I've always been one to bit of more than I can chew, burn the candle at both ends, put too much on my plate - whatever idiom you choose to use for someone who tries to do too much, chances are it applies to me.
It's 9:00 pm and as I sit here frustrated; although I realize that I probably couldn't ever accomplish everything on my overly-ambitious to-do lists, even if weekends were 4 days long, I'm angry with myself for not being able to accomplish more.
I have great visions of what I want to do for our first child - of the scrapbook pages I'll make, the clothing I'll sew, the super cool projects that will decorate the baby's room. But, I wonder if I'll ever get around to all of it.
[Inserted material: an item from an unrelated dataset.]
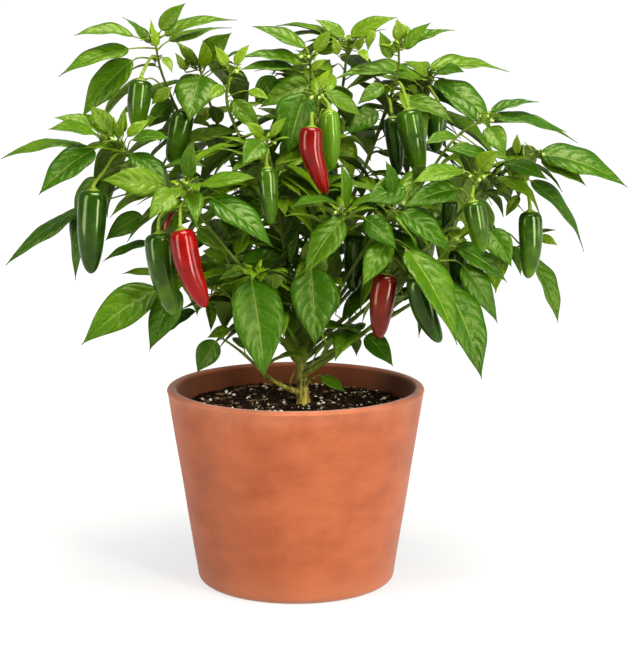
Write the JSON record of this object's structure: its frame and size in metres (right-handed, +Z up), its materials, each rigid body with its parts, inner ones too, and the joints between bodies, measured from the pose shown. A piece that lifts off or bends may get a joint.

I'd like to blame it on the baby - to think that my lack of energy is the result of this thing growing inside of me - but quite honestly, I can't think of a single period in my life in which I haven't felt like I was behind the proverbial 8-ball. Perhaps I thrive on this type of self-applied pressure - maybe it's my own form of motivation. But, damn, can it get exhausting.
I'm always amazed by those women - you know the ones I'm talking about. The ones who manage to put their photos in albums, complete scrapbook pages before the event being memorialized is over a year old, manage to cook, bake and garden, hit the gym every day and find time to write about it. Anyone know their secret?